Single by Mr. President

from the album Up'n Away - The Album
- Released: April 1994 (Germany)
- Recorded: 1994
- Genre: Eurodance; reggae;
- Length: 3:52
- Label: Warner Bros.
- Songwriters: Kai Matthiesen; George Jones;
- Producers: Kai Matthiesen; Rainer Gaffrey;

Mr. President singles chronology
| "MM" (1993) | "Up'n Away" (1994) | "I'll Follow the Sun" (1995) |

Music video
- "Up'n Away" on YouTube

= Up'n Away =

"Up'N Away" is a song by German Eurodance group Mr. President, released in April 1994 by Warner Bros. as the second single from their debut album, Up'n Away - The Album (1995). It was co-written by Kai Matthiesen and produced by him with Rainer Gaffrey, and was the first song ever that received a golden record without charting in the German top ten. This was also the last single to receive participation from rapper George "Sir Prophet" Jones, as Delroy "Layzee Dee" Rennalls replaced him soon after the release. To avoid confusion after Jones left the group, the song was rerecorded for their debut album, with Rennalls providing the lead vocals as he did for the rest of the album's songs.

In 2000, the song was again remixed and released under the title "Up'N Away 2K" featuring the vocals of Delroy Rennalls, but the remix failed to chart. In 2014, the song was sampled by German dance act ItaloBrothers on the song "Up 'N Away".

==Critical reception==
Pan-European magazine Music & Media wrote, "This is a bit of an oddity, as it employs virtually all styles currently hip in the dance arena.
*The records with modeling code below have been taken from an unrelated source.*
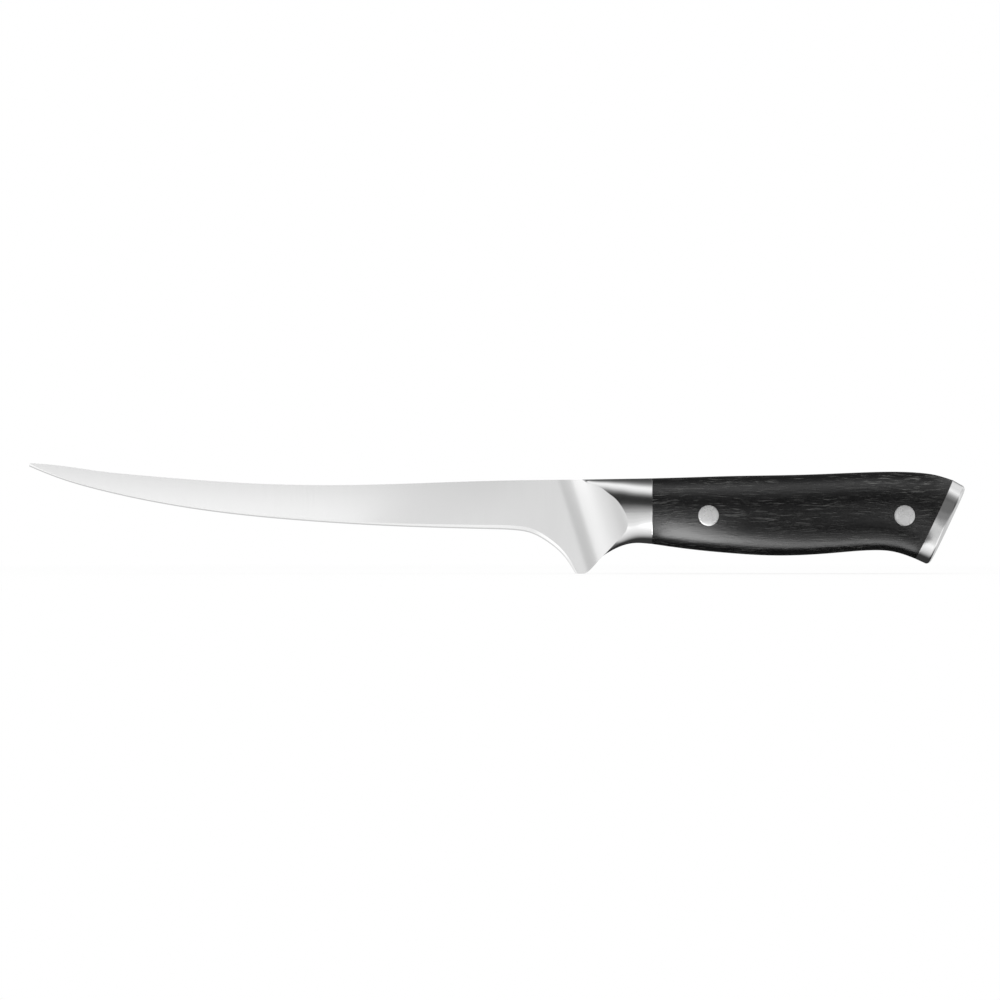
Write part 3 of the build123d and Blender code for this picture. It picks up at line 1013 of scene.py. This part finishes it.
def make_world():
    """Studio around the knife: its brightness by the angle around the X axis, times each
    window's level, plus the light past the butt and the wall. The camera sees plain white."""
    world = bpy.data.worlds.new("studio")
    bpy.context.scene.world = world
    world.use_nodes = True
    add, wire = node_tools(world.node_tree)

    def combine(operation, first, second):
        """Result of one operation on two values."""
        node = add("ShaderNodeMath", {0: first, 1: second}, operation=operation)
        return node.outputs["Value"]

    def blend(share, first, second):
        """Mix of two values by a share of the second."""
        node = add("ShaderNodeMix", {"Factor": share, "A": first, "B": second}, data_type="FLOAT")
        return node.outputs["Result"]

    def level_by(value, reach, levels):
        """Level that follows a value from -reach to reach, straight between its places. The
        curve holds half of each level, so that it stays below 1."""
        share = add("ShaderNodeMapRange", {"Value": value, "From Min": -reach, "From Max": reach})
        ramp = add("ShaderNodeFloatCurve", {"Value": share.outputs["Result"]})
        points = ramp.mapping.curves[0].points
        (first, first_level), *inner, (last, last_level) = levels
        points[0].location = (0.0, first_level / 2)
        points[1].location = (1.0, last_level / 2)
        for place, level in inner:
            points.new((place - first) / (last - first), level / 2)
        for point in points:
            point.handle_type = "VECTOR"
        ramp.mapping.update()
        return combine("MULTIPLY", ramp.outputs["Value"], 2.0)

    direction = add("ShaderNodeTexCoord").outputs["Generated"]
    parts = add("ShaderNodeSeparateXYZ", {"Vector": direction}).outputs
    front = combine("MULTIPLY", parts["Y"], -1.0)
    angle = combine("ARCTAN2", parts["Z"], front)
    level = level_by(angle, pi, STUDIO_LEVELS)
    for shares, levels in WINDOWS:
        share = level_by(angle, pi, shares)
        window = blend(share, 1.0, level_by(parts["X"], 1.0, levels))
        level = combine("MULTIPLY", level, window)
    butt_share = level_by(angle, pi, BUTT_LIGHT_SHARES)
    butt_level = level_by(parts["X"], 1.0, BUTT_LEVELS)
    level = combine("ADD", level, combine("MULTIPLY", butt_share, butt_level))
    level = combine("ADD", level, level_by(parts["X"], 1.0, WALL_LEVELS))
    seen = blend(add("ShaderNodeLightPath").outputs["Is Camera Ray"], level, 1.0)
    background = world.node_tree.nodes["Background"]
    wire(seen, background.inputs["Strength"])
    background.inputs["Color"].default_value = (1, 1, 1, 1)


def flat(layer, *corners):
    """Corners of a card that lies just above the floor. Where two meet, the one in the
    higher layer covers the other."""
    return [(x, y, layer * LAYER_HEIGHT) for x, y in corners]


def upright(start, end, low, high):
    """Corners of a card that stands on the line from start to end, between two heights."""
    return [(*start, low), (*end, low), (*end, high), (*start, high)]


# Cards that shape what the steel and the wood reflect: name, level and corners in metres.
# Below the handle they reach from just behind the bolster to just ahead of the cap, and
# back to just in front of the handle's side. The cap's cards and the neck's stand on lines
# of their own.
LAYER_HEIGHT = 0.0001
CARD_FRONT = 0.0515
CARD_REAR = 0.134
CARD_NEAR = -0.012
CAP_LINE = ((0.143, -0.05), (0.17, -0.05))
NECK_LINE = ((0.03, -0.055), (0.03, -0.022))
CARDS = [
    ("far_blade_light", 1.12, flat(3, (-0.45, -1.2), (-0.05, -1.2), (-0.05, -0.62), (-0.3, -0.62))),
    ("blade_light", 1.2, flat(3, (-0.3, -0.62), (-0.05, -0.62), (-0.05, -0.36), (-0.22, -0.36))),
    ("near_blade_light", 1.36, flat(3, (-0.22, -0.36), (-0.05, -0.36), (-0.05, -0.14), (-0.2, -0.14))),
    ("handle_card", 0.12, flat(
        2,
        (0.062, -0.4), (0.106, -0.4), (0.118, -0.23), (0.129, -0.11),
        (CARD_REAR, -0.06), (0.1355, -0.035), (CARD_REAR, -0.017), (0.062, -0.017),
    )),
    ("handle_shade", 0.65, flat(
        3,
        (CARD_FRONT, -0.05), (0.1, -0.034), (CARD_REAR, -0.02), (CARD_REAR, -0.013),
        (CARD_FRONT, -0.016),
    )),
    ("handle_light", 2.0, flat(
        4,
        (CARD_FRONT, -0.028), (0.08, -0.0225), (0.1, -0.0165), (0.115, -0.0135),
        (CARD_REAR, -0.013), (CARD_REAR, -0.0065), (0.1, -0.008), (0.08, -0.0095),
        (CARD_FRONT, -0.0105),
    )),
    ("butt_card", 0.7, flat(
        2, (0.141, 0.005), (0.15, -0.02), (0.3, -0.3), (0.5, -0.3), (0.5, 0.4), (0.141, 0.4),
    )),
    ("cap_card", 0.42, upright(*CAP_LINE, 0.014, 0.0195)),
    ("cap_card", 0.25, upright(*CAP_LINE, 0.0195, 0.028)),
    ("cap_card", 0.17, upright(*CAP_LINE, 0.028, 0.048)),
    ("side_light", 2.6, flat(
        5,
        (CARD_FRONT, -0.15), (0.056, -0.13), (0.064, -0.06), (0.074, -0.026),
        (0.09, -0.016), (0.1, CARD_NEAR), (CARD_FRONT, CARD_NEAR),
    )),
    ("front_light", 3.8, flat(
        6,
        (CARD_FRONT, -0.1), (0.0535, -0.085), (0.059, -0.045), (0.068, -0.022),
        (0.085, CARD_NEAR), (CARD_FRONT, CARD_NEAR),
    )),
    ("corner_light", 5.0, flat(
        7,
        (CARD_FRONT, -0.06), (0.053, -0.06), (0.062, -0.022), (0.074, CARD_NEAR),
        (CARD_FRONT, CARD_NEAR),
    )),
    ("neck_card", 1.0, upright(*NECK_LINE, 0.001, 0.006)),
    ("neck_card", 0.86, upright(*NECK_LINE, 0.006, 0.011)),
    ("neck_card", 0.75, upright(*NECK_LINE, 0.011, 0.015)),
    ("neck_card", 0.64, upright(*NECK_LINE, 0.015, 0.0185)),
    ("neck_card", 0.45, upright(*NECK_LINE, 0.0185, 0.0215)),
]


def make_card(name, level, corners):
    """Evenly lit card that only reflections see."""
    mesh = bpy.data.meshes.new(name)
    mesh.from_pydata(corners, [], [range(len(corners))])
    card = bpy.data.objects.new(name, mesh)
    bpy.context.scene.collection.objects.link(card)
    card.visible_camera = False
    card.visible_diffuse = False
    card.visible_shadow = False
    finish, shader, _, _ = new_finish(name)
    shader.inputs["Base Color"].default_value = (0, 0, 0, 1)
    shader.inputs["Specular IOR Level"].default_value = 0.0
    shader.inputs["Emission Color"].default_value = (1, 1, 1, 1)
    shader.inputs["Emission Strength"].default_value = level
    mesh.materials.append(finish)


def make_lamp(name, size, power, location, toward):
    """A soft rectangular lamp that lights the scene but isn't seen in the steel."""
    lamp = bpy.data.lights.new(name, "AREA")
    lamp.shape = "RECTANGLE"
    lamp.size, lamp.size_y = size
    lamp.energy = power
    holder = bpy.data.objects.new(name, lamp)
    bpy.context.scene.collection.objects.link(holder)
    holder.location = location
    aim = Vector(toward) - Vector(location)
    holder.rotation_euler = aim.to_track_quat("-Z", "Y").to_euler()
    holder.visible_glossy = False


def make_camera():
    """Camera level with the knife and square to its side, far enough away that the view is
    almost without perspective. Its lens shows the view's width at the knife."""
    distance = 2.5
    view_width = 0.326
    view_x, view_z = 0.00106, 0.02406
    camera = bpy.data.cameras.new("camera")
    camera.sensor_width = 36.0
    camera.lens = camera.sensor_width * distance / view_width
    holder = bpy.data.objects.new("camera", camera)
    bpy.context.scene.collection.objects.link(holder)
    holder.location = (view_x, -distance, view_z)
    holder.rotation_euler = (pi / 2, 0, 0)
    bpy.context.scene.camera = holder


make_floor()
for name, level, corners in CARDS:
    make_card(name, level, corners)
make_world()
make_lamp(
    "overhead_lamp", size=(1.6, 1.2), power=20.0, location=(0.0, -0.3, 1.6), toward=(0.0, 0.0, 0.0)
)
make_camera()
bpy.context.scene.view_settings.view_transform = "Standard"
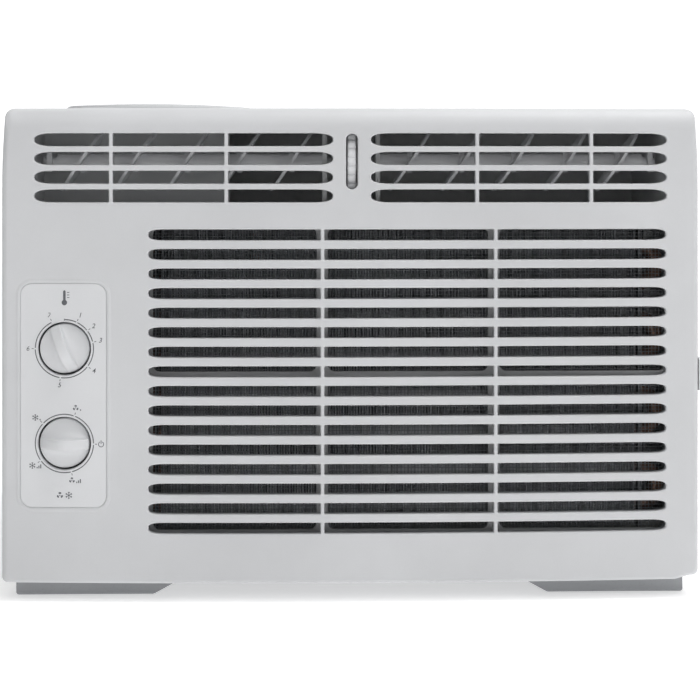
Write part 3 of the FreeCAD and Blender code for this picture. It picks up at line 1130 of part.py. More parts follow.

It could be considered the German answer to the UK's current jungle craze."

==Music video==
The accompanying music video for "Up'n Away" was directed by Hubert Bodner and filmed in Germany, featuring the band's lineup singing and dancing at the Frankfurt Airport. The video was A-listed on German music television channel VIVA in November 1994 and received "prime break out" rotation on MTV Europe.

==Track listings==
- CD maxi - Europe (1994)
1. "Up'n Away" (Radio Mix)- 3:52
2. "Up'n Away" (Extended Mix) - 5:55
3. "Up'n Away" (Club Mix) - 6:33

- CD single, 12" maxi - Remixes (1994)
4. "Up'n Away" (Peter's Groove Away Mix)- 5:58
5. "Up'n Away" (Peter's Dub Mix) - 7:15

==Charts==

===Weekly charts===

| Chart (1994–1995) | Peak position |
|---|---|
| Austria (Ö3 Austria Top 40) | 6 |
| Denmark (IFPI) | 14 |
| Europe (Eurochart Hot 100) | 42 |
| Finland (Suomen virallinen lista) | 17 |
| Germany (GfK) | 12 |
| Sweden (Sverigetopplistan) | 24 |
| Switzerland (Schweizer Hitparade) | 17 |

===Year-end charts===

| Chart (1994) | Position |
|---|---|
| Germany (Media Control Charts) | 86 |

==Certifications==

| Region | Certification | Certified units/sales |
| Germany (BVMI) | Gold | 250,000^{^} |
^{^} Shipments figures based on certification alone.